Start of Data records
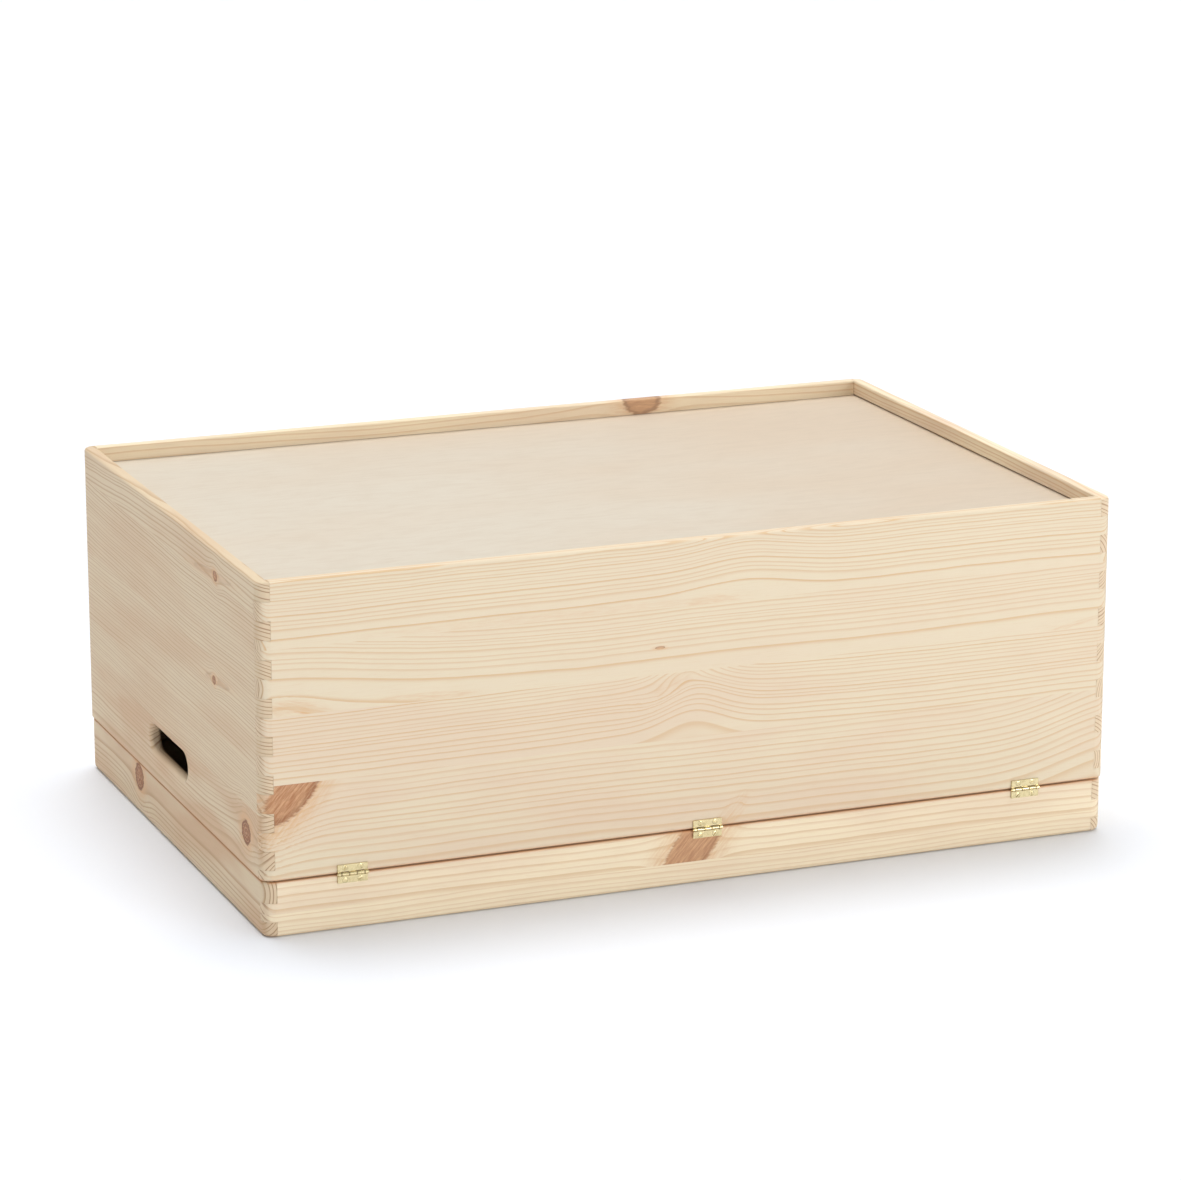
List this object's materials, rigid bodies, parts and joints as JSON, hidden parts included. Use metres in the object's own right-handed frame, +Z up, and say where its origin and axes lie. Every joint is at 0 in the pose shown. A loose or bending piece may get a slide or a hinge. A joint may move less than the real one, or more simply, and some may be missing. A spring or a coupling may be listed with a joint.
{
  "type": "wooden storage crate",
  "caption": "Rectangular finger-jointed pine crate with a shallow hinged lid, plywood panels and an oval hand hole in each short wall, standing upside down on its closed lid.",
  "frame": {"origin": "middle of the surface that the closed lid rests on, under the middle of the crate's footprint", "axes": "+Z up from the lid to the crate's bottom, as in the picture; +X along the long side; -Y out of the hinge side"},
  "size_m": [0.6, 0.4027, 0.234],
  "materials": {
    "pine": "sanded, unfinished",
    "plywood": "sanded, unfinished",
    "brass": "satin"
  },
  "bodies": {
    "lid": {"lid_back_rail": "pine", "lid_front_rail": "pine", "lid_left_rail": "pine", "lid_right_rail": "pine", "lid_panel": "plywood", "hinge_1_lid_leaf": "brass", "hinge_1_pin": "brass", "hinge_1_lid_screw_left": "brass", "hinge_1_lid_screw_right": "brass", "hinge_2_lid_leaf": "brass", "hinge_2_pin": "brass", "hinge_2_lid_screw_left": "brass", "hinge_2_lid_screw_right": "brass", "hinge_3_lid_leaf": "brass", "hinge_3_pin": "brass", "hinge_3_lid_screw_left": "brass", "hinge_3_lid_screw_right": "brass"},
    "crate": {"crate_back_wall": "pine", "crate_front_wall": "pine", "crate_left_wall": "pine", "crate_right_wall": "pine", "crate_bottom_panel": "plywood", "hinge_1_crate_leaf": "brass", "hinge_1_crate_screw_left": "brass", "hinge_1_crate_screw_right": "brass", "hinge_2_crate_leaf": "brass", "hinge_2_crate_screw_left": "brass", "hinge_2_crate_screw_right": "brass", "hinge_3_crate_leaf": "brass", "hinge_3_crate_screw_left": "brass", "hinge_3_crate_screw_right": "brass"}
  },
  "joints": [
    {"name": "lid_hinge", "type": "hinge", "parent": "lid", "child": "crate", "pos_m": [0, -0.2014, 0.0375], "axis": [1, 0, 0], "range_deg": [0, 101]}
  ]
}
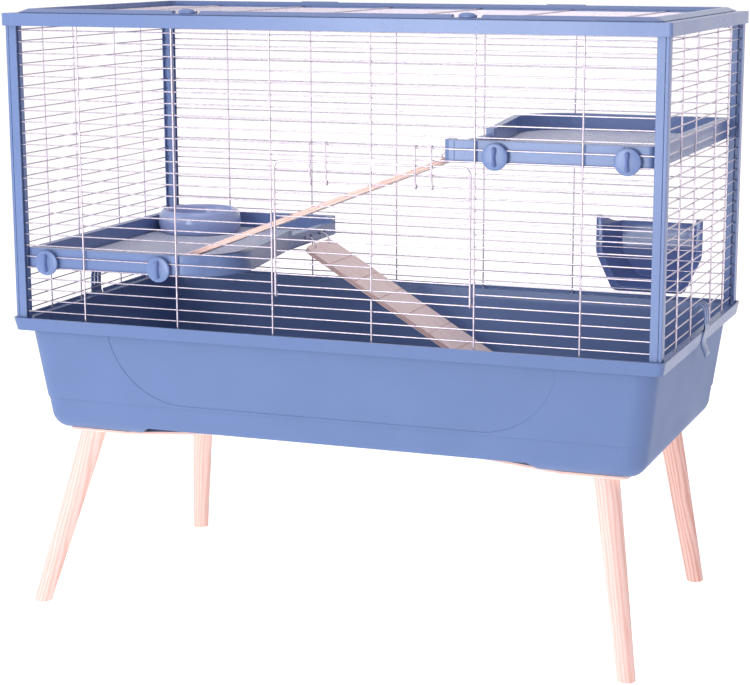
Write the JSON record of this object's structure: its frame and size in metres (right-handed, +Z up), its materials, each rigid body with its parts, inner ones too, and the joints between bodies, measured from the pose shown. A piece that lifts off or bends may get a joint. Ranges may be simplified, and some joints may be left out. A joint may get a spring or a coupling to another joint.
{
  "type": "rabbit hutch",
  "caption": "Small-animal hutch on splayed wooden legs: a deep moulded tub under a wire cage with shelves, ramps, a bowl, a hay rack, a drop-down door and a hinged lid",
  "frame": {"origin": "On the floor under the middle of the tub: X = 0 and Y = 0 halfway along and across the tub's rim, Z = 0 at the feet.", "axes": "+X along the front to the right as seen from the front, +Y from the front to the back, +Z up."},
  "size_m": [1.0066, 0.5797, 0.9109],
  "materials": {
    "frame_plastic": "moulded, fine grain",
    "bowl_plastic": "moulded, glossy",
    "grid_plastic": "moulded lattice",
    "wire": "bright zinc-plated welded wire",
    "hardware": "zinc-plated",
    "leg_wood": "turned beech, clear matt",
    "plywood": "poplar plywood, sanded"
  },
  "bodies": {
    "hutch": {"tub": "frame_plastic", "top_frame": "frame_plastic", "front_mesh": "wire", "back_mesh": "wire", "left_mesh": "wire", "right_mesh": "wire", "lid_hinge_pins": "hardware", "clip_pins": "hardware", "leg_studs": "hardware", "tee_nuts": "hardware", "board_screws": "hardware", "leg_board_left": "plywood", "leg_board_right": "plywood", "shelf_lower": "frame_plastic", "shelf_upper": "frame_plastic", "shelf_grid_lower": "grid_plastic", "shelf_grid_upper": "grid_plastic", "hay_rack": "bowl_plastic", "hay_rack_hanger": "wire", "leg_front_left": "leg_wood", "leg_front_right": "leg_wood", "leg_back_left": "leg_wood", "leg_back_right": "leg_wood", "post_front_left": "frame_plastic", "post_front_right": "frame_plastic", "post_back_left": "frame_plastic", "post_back_right": "frame_plastic"},
    "lid": {"lid_frame": "frame_plastic", "lid_mesh": "wire"},
    "lid_latch_left": {"lid_latch_left": "frame_plastic"},
    "lid_latch_right": {"lid_latch_right": "frame_plastic"},
    "front_door": {"front_door": "wire"},
    "door_latch_left": {"door_latch_left": "wire"},
    "door_latch_right": {"door_latch_right": "wire"},
    "side_clip_left": {"side_clip_left": "frame_plastic"},
    "side_clip_right": {"side_clip_right": "frame_plastic"},
    "ramp_lower": {"ramp_lower": "plywood", "ramp_hooks_lower": "wire"},
    "ramp_upper": {"ramp_upper": "plywood", "ramp_hooks_upper": "wire"},
    "bowl": {"bowl": "bowl_plastic"},
    "knob_lower_front_a": {"knob_lower_front_a": "frame_plastic"},
    "knob_lower_front_b": {"knob_lower_front_b": "frame_plastic"},
    "knob_lower_back_a": {"knob_lower_back_a": "frame_plastic"},
    "knob_lower_back_b": {"knob_lower_back_b": "frame_plastic"},
    "knob_upper_front_a": {"knob_upper_front_a": "frame_plastic"},
    "knob_upper_front_b": {"knob_upper_front_b": "frame_plastic"},
    "knob_upper_back_a": {"knob_upper_back_a": "frame_plastic"},
    "knob_upper_back_b": {"knob_upper_back_b": "frame_plastic"}
  },
  "joints": [
    {"name": "lid_hinge", "type": "hinge", "parent": "hutch", "child": "lid", "pos_m": [0, 0.2525, 0.9055], "axis": [-1, 0, 0], "range_deg": [0, 100]},
    {"name": "lid_latch_left_slide", "type": "slide", "parent": "lid", "child": "lid_latch_left", "axis": [0, -1, 0], "range_m": [0, 0.006]},
    {"name": "lid_latch_right_slide", "type": "slide", "parent": "lid", "child": "lid_latch_right", "axis": [0, -1, 0], "range_m": [0, 0.006]},
    {"name": "front_door_hinge", "type": "hinge", "parent": "hutch", "child": "front_door", "pos_m": [0.0755, -0.251, 0.51315], "axis": [1, 0, 0], "range_deg": [0, 135]},
    {"name": "door_latch_left_hinge", "type": "hinge", "parent": "front_door", "child": "door_latch_left", "pos_m": [-0.0025, -0.2514, 0.67495], "axis": [1, 0, 0], "range_deg": [0, 140]},
    {"name": "door_latch_right_hinge", "type": "hinge", "parent": "front_door", "child": "door_latch_right", "pos_m": [0.1535, -0.2514, 0.67495], "axis": [1, 0, 0], "range_deg": [0, 140]},
    {"name": "side_clip_left_hinge", "type": "hinge", "parent": "hutch", "child": "side_clip_left", "pos_m": [-0.4895, 0, 0.4415], "axis": [0, -1, 0], "range_deg": [0, 30]},
    {"name": "side_clip_right_hinge", "type": "hinge", "parent": "hutch", "child": "side_clip_right", "pos_m": [0.4895, 0, 0.4415], "axis": [0, 1, 0], "range_deg": [0, 30]},
    {"name": "ramp_lower_hinge", "type": "hinge", "parent": "hutch", "child": "ramp_lower", "pos_m": [-0.18125, 0.1425, 0.53897], "axis": [0, -1, 0], "range_deg": [0, 25]},
    {"name": "ramp_upper_hinge", "type": "hinge", "parent": "hutch", "child": "ramp_upper", "pos_m": [0.18125, -0.1655, 0.72103], "axis": [0, 1, 0], "range_deg": [0, 20]},
    {"name": "bowl_lift", "type": "slide", "parent": "hutch", "child": "bowl", "axis": [0, 0, 1], "range_m": [0, 0.12]},
    {"name": "knob_lower_front_a_turn", "type": "hinge", "parent": "hutch", "child": "knob_lower_front_a", "pos_m": [-0.439, -0.251, 0.53797], "axis": [0, -1, 0], "range_deg": [0, 90]},
    {"name": "knob_lower_front_b_turn", "type": "hinge", "parent": "hutch", "child": "knob_lower_front_b", "pos_m": [-0.255, -0.251, 0.53797], "axis": [0, -1, 0], "range_deg": [0, 90]},
    {"name": "knob_lower_back_a_turn", "type": "hinge", "parent": "hutch", "child": "knob_lower_back_a", "pos_m": [-0.439, 0.251, 0.53797], "axis": [0, 1, 0], "range_deg": [0, 90]},
    {"name": "knob_lower_back_b_turn", "type": "hinge", "parent": "hutch", "child": "knob_lower_back_b", "pos_m": [-0.255, 0.251, 0.53797], "axis": [0, 1, 0], "range_deg": [0, 90]},
    {"name": "knob_upper_front_a_turn", "type": "hinge", "parent": "hutch", "child": "knob_upper_front_a", "pos_m": [0.439, -0.251, 0.72003], "axis": [0, -1, 0], "range_deg": [0, 90]},
    {"name": "knob_upper_front_b_turn", "type": "hinge", "parent": "hutch", "child": "knob_upper_front_b", "pos_m": [0.255, -0.251, 0.72003], "axis": [0, -1, 0], "range_deg": [0, 90]},
    {"name": "knob_upper_back_a_turn", "type": "hinge", "parent": "hutch", "child": "knob_upper_back_a", "pos_m": [0.439, 0.251, 0.72003], "axis": [0, 1, 0], "range_deg": [0, 90]},
    {"name": "knob_upper_back_b_turn", "type": "hinge", "parent": "hutch", "child": "knob_upper_back_b", "pos_m": [0.255, 0.251, 0.72003], "axis": [0, 1, 0], "range_deg": [0, 90]}
  ]
}
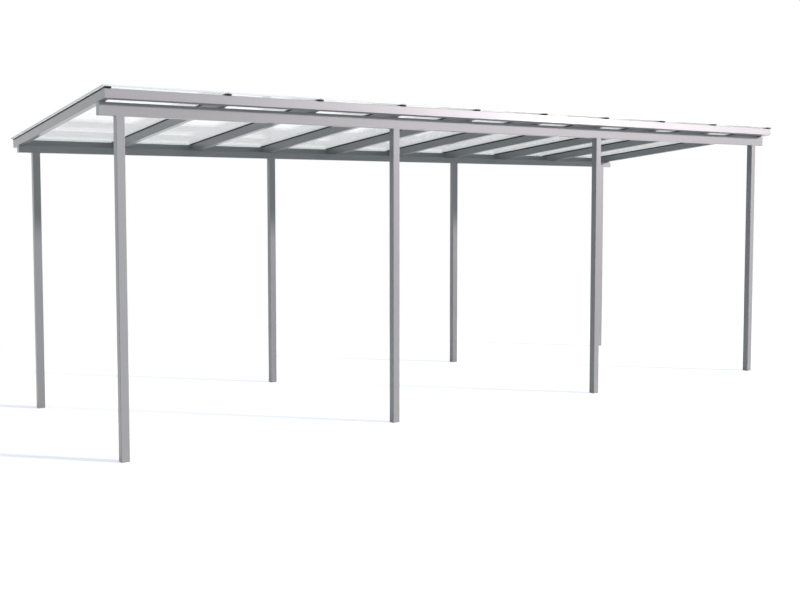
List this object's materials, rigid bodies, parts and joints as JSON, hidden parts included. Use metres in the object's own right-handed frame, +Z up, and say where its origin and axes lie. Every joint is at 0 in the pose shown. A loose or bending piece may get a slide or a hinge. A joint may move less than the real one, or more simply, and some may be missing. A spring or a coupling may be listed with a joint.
{
  "type": "bike shelter",
  "caption": "Open lean-to bike shelter: square tube posts, front and rear beams and sloping rafters under a clear glass roof on black strips.",
  "frame": {"origin": "on the ground under the middle of the roof's plan", "axes": "+X along the shelter, +Y from the tall front to the low rear, +Z up"},
  "size_m": [7.056, 2.5418, 2.5756],
  "materials": {
    "steel_tube": "matt light grey powder coat over galvanised steel",
    "end_plate": "matt light grey powder coat, welded and ground flush",
    "glazing_rubber": "matt black EPDM glazing strip",
    "roof_glass": "clear laminated glass with a green edge"
  },
  "bodies": {
    "root": {"front_post_1": "steel_tube", "front_post_2": "steel_tube", "front_post_3": "steel_tube", "front_post_4": "steel_tube", "rear_post_1": "steel_tube", "rear_post_2": "steel_tube", "rear_post_3": "steel_tube", "rear_post_4": "steel_tube", "front_beam": "steel_tube", "rear_beam": "steel_tube", "front_beam_ends": "end_plate", "rear_beam_ends": "end_plate", "rafter_1": "steel_tube", "rafter_2": "steel_tube", "rafter_3": "steel_tube", "rafter_4": "steel_tube", "rafter_5": "steel_tube", "rafter_6": "steel_tube", "rafter_7": "steel_tube", "rafter_8": "steel_tube", "rafter_9": "steel_tube", "rafter_10": "steel_tube", "front_fascia": "steel_tube", "rear_fascia": "steel_tube", "front_fascia_ends": "end_plate", "rear_fascia_ends": "end_plate", "glazing_strip_1": "glazing_rubber", "glazing_strip_2": "glazing_rubber", "glazing_strip_3": "glazing_rubber", "glazing_strip_4": "glazing_rubber", "glazing_strip_5": "glazing_rubber", "glazing_strip_6": "glazing_rubber", "glazing_strip_7": "glazing_rubber", "glazing_strip_8": "glazing_rubber", "glazing_strip_9": "glazing_rubber", "glazing_strip_10": "glazing_rubber", "glass_pane_1": "roof_glass", "glass_pane_2": "roof_glass", "glass_pane_3": "roof_glass", "glass_pane_4": "roof_glass", "glass_pane_5": "roof_glass", "glass_pane_6": "roof_glass", "glass_pane_7": "roof_glass", "glass_pane_8": "roof_glass", "glass_pane_9": "roof_glass"}
  },
  "joints": []
}
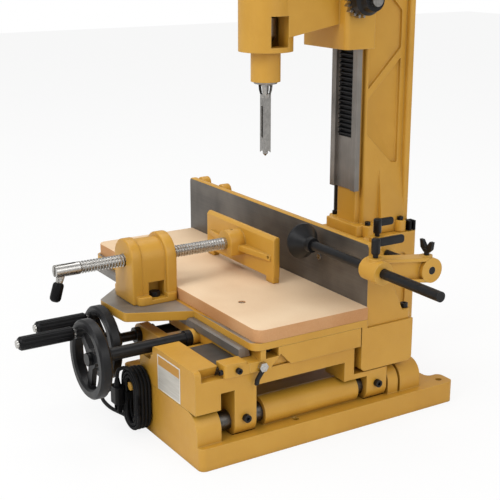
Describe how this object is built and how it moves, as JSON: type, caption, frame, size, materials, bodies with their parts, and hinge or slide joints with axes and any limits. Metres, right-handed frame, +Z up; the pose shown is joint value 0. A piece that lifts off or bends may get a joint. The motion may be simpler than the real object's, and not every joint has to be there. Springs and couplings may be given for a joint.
{
  "type": "benchtop hollow-chisel mortiser",
  "caption": "Tilting-table hollow-chisel mortiser: rack-driven head on a column above a handwheel cross-slide table with fence, screw vise and swing-out end stop.",
  "frame": {"origin": "centre of the base's bounding rectangle on its bottom face", "axes": "+Z up; +X to the operator's right, along the fence; +Y to the rear, towards the column"},
  "size_m": [0.757, 0.7343, 0.9564],
  "materials": {
    "casting_paint": "satin mustard gold enamel",
    "ground_iron": "ground, dark",
    "bright_steel": "turned, zinc bright",
    "tool_steel": "ground",
    "black_steel": "black oxide, satin",
    "black_plastic": "moulded, satin",
    "grip_vinyl": "dipped vinyl",
    "board_mdf": "pressed fibre board, plain",
    "plate_label": "bare rating plate",
    "cord_rubber": "cord sheath"
  },
  "bodies": {
    "base": {"base_casting": "casting_paint", "hinge_shaft": "bright_steel", "rest_screws": "black_steel", "column": "casting_paint", "column_way": "ground_iron", "lift_rack": "black_steel", "column_bolts": "black_steel", "key_clip": "black_steel", "gas_cylinder": "black_steel", "cord_hank": "cord_rubber", "cord_lead": "cord_rubber", "cord_gland": "black_plastic", "plug": "black_plastic"},
    "cradle": {"cradle": "casting_paint", "rating_plate": "plate_label", "tilt_clamps": "black_steel"},
    "y_feed": {"y_screw": "black_steel", "y_wheel": "black_steel", "y_spindle": "bright_steel"},
    "y_grip": {"y_grip": "grip_vinyl"},
    "saddle": {"saddle": "casting_paint", "gib": "casting_paint", "gib_screws": "bright_steel", "y_nut": "casting_paint"},
    "x_feed": {"x_shaft": "black_steel", "x_wheel": "black_steel", "x_spindle": "bright_steel"},
    "x_grip": {"x_grip": "grip_vinyl"},
    "table": {"table": "casting_paint", "way_bar": "ground_iron", "table_rack": "black_steel", "board": "board_mdf", "board_screws": "bright_steel", "fence": "ground_iron", "fence_screws": "black_steel", "stop_bracket": "casting_paint", "stop_pin": "black_steel", "vise_body": "casting_paint", "vise_bolts": "black_steel"},
    "upper_lever": {"upper_lever": "black_plastic"},
    "stop_arm": {"stop_arm": "casting_paint"},
    "thumb_screw": {"thumb_screw": "black_steel"},
    "lower_lever": {"lower_lever": "black_plastic"},
    "stop_rod": {"stop_rod": "black_steel", "stop_cup": "black_steel"},
    "jaw": {"jaw": "casting_paint"},
    "vise_screw": {"vise_screw": "bright_steel"},
    "vise_handle": {"vise_handle": "bright_steel", "vise_grip": "grip_vinyl"},
    "head": {"head_casting": "casting_paint", "motor": "black_steel", "switch_box": "black_plastic", "chisel": "tool_steel", "gas_rod": "bright_steel"},
    "switch_paddle": {"switch_paddle": "black_plastic"},
    "spindle": {"spindle": "tool_steel"},
    "feed_shaft": {"feed_shaft": "tool_steel"},
    "feed_lever": {"feed_lever": "black_steel", "feed_knob": "black_plastic"}
  },
  "joints": [
    {"name": "tilt", "type": "hinge", "parent": "base", "child": "cradle", "pos_m": [0.204, 0, 0.0525], "axis": [0, 1, 0], "range_deg": [0, 35]},
    {"name": "y_slide", "type": "slide", "parent": "cradle", "child": "saddle", "axis": [0, 1, 0], "range_m": [0, 0.029]},
    {"name": "y_turn", "type": "hinge", "parent": "cradle", "child": "y_feed", "pos_m": [-0.043, -0.25, 0.1098], "axis": [0, 1, 0], "range_deg": [-2620, 10]},
    {"name": "y_grip_spin", "type": "hinge", "parent": "y_feed", "child": "y_grip", "pos_m": [-0.07793, -0.34, 0.14125], "axis": [0, 1, 0], "continuous": true},
    {"name": "x_slide", "type": "slide", "parent": "saddle", "child": "table", "axis": [-1, 0, 0], "range_m": [-0.08, 0.13]},
    {"name": "x_turn", "type": "hinge", "parent": "saddle", "child": "x_feed", "pos_m": [0.0764, -0.3, 0.137], "axis": [0, 1, 0], "range_deg": [-625, 385]},
    {"name": "x_grip_spin", "type": "hinge", "parent": "x_feed", "child": "x_grip", "pos_m": [0.04147, -0.41, 0.16845], "axis": [0, 1, 0], "continuous": true},
    {"name": "jaw_slide", "type": "slide", "parent": "table", "child": "jaw", "axis": [0, -1, 0], "range_m": [-0.045, 0.098]},
    {"name": "vise_turn", "type": "hinge", "parent": "jaw", "child": "vise_screw", "pos_m": [-0.0435, -0.2, 0.24], "axis": [0, 1, 0], "range_deg": [-7060, 3245]},
    {"name": "handle_fold", "type": "hinge", "parent": "vise_screw", "child": "vise_handle", "pos_m": [-0.0435, -0.353, 0.24], "axis": [1, 0, 0], "range_deg": [-80, 20]},
    {"name": "upper_lever_turn", "type": "hinge", "parent": "table", "child": "upper_lever", "pos_m": [0.168, 0.094, 0.28], "axis": [0, 0, 1], "range_deg": [-50, 50]},
    {"name": "stop_swing", "type": "hinge", "parent": "table", "child": "stop_arm", "pos_m": [0.286, 0.094, 0.257], "axis": [-1, 0, 0], "range_deg": [0, 110]},
    {"name": "thumb_turn", "type": "hinge", "parent": "stop_arm", "child": "thumb_screw", "pos_m": [0.286, 0.094, 0.28], "axis": [0, 0, 1], "range_deg": [-180, 180]},
    {"name": "lower_lever_turn", "type": "hinge", "parent": "stop_arm", "child": "lower_lever", "pos_m": [0.292, -0.008, 0.3], "axis": [0, 0, 1], "range_deg": [-60, 60]},
    {"name": "rod_slide", "type": "slide", "parent": "stop_arm", "child": "stop_rod", "axis": [1, 0, 0], "range_m": [-0.035, 0.13]},
    {"name": "head_slide", "type": "slide", "parent": "base", "child": "head", "axis": [0, 0, 1], "range_m": [-0.19, 0], "stiffness_N_per_m": 500, "springref_m": 0.9},
    {"name": "feed_turn", "type": "hinge", "parent": "head", "child": "feed_shaft", "pos_m": [0, 0.1245, 0.64], "axis": [1, 0, 0], "range_deg": [-2, 366]},
    {"name": "lever_turn", "type": "hinge", "parent": "head", "child": "feed_lever", "pos_m": [0, 0.1245, 0.64], "axis": [1, 0, 0], "range_deg": [0, 85]},
    {"name": "spindle_spin", "type": "hinge", "parent": "head", "child": "spindle", "pos_m": [0, -0.009, 0.6], "axis": [0, 0, 1], "continuous": true},
    {"name": "paddle_rock", "type": "hinge", "parent": "head", "child": "switch_paddle", "pos_m": [-0.0834, 0.122, 0.698], "axis": [0, 1, 0], "range_deg": [0, 6]}
  ],
  "couplings": [
    {"joint": "y_turn", "follows": "y_slide", "rad_per_m": -1570.8},
    {"joint": "x_turn", "follows": "x_slide", "rad_per_m": -83.333},
    {"joint": "vise_turn", "follows": "jaw_slide", "rad_per_m": -1256.6},
    {"joint": "feed_turn", "follows": "head_slide", "rad_per_m": -33.333}
  ]
}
End of Data records
## Exercise brief
Check the data for the word "parts" and pull out the lines that have it.

## Expected answer
List this object's materials, rigid bodies, parts and joints as JSON, hidden parts included. Use metres in the object's own right-handed frame, +Z up, and say where its origin and axes lie. Every joint is at 0 in the pose shown. A loose or bending piece may get a slide or a hinge. A joint may move less than the real one, or more simply, and some may be missing. A spring or a coupling may be listed with a joint.
Write the JSON record of this object's structure: its frame and size in metres (right-handed, +Z up), its materials, each rigid body with its parts, inner ones too, and the joints between bodies, measured from the pose shown. A piece that lifts off or bends may get a joint. Ranges may be simplified, and some joints may be left out. A joint may get a spring or a coupling to another joint.
List this object's materials, rigid bodies, parts and joints as JSON, hidden parts included. Use metres in the object's own right-handed frame, +Z up, and say where its origin and axes lie. Every joint is at 0 in the pose shown. A loose or bending piece may get a slide or a hinge. A joint may move less than the real one, or more simply, and some may be missing. A spring or a coupling may be listed with a joint.
Describe how this object is built and how it moves, as JSON: type, caption, frame, size, materials, bodies with their parts, and hinge or slide joints with axes and any limits. Metres, right-handed frame, +Z up; the pose shown is joint value 0. A piece that lifts off or bends may get a joint. The motion may be simpler than the real object's, and not every joint has to be there. Springs and couplings may be given for a joint.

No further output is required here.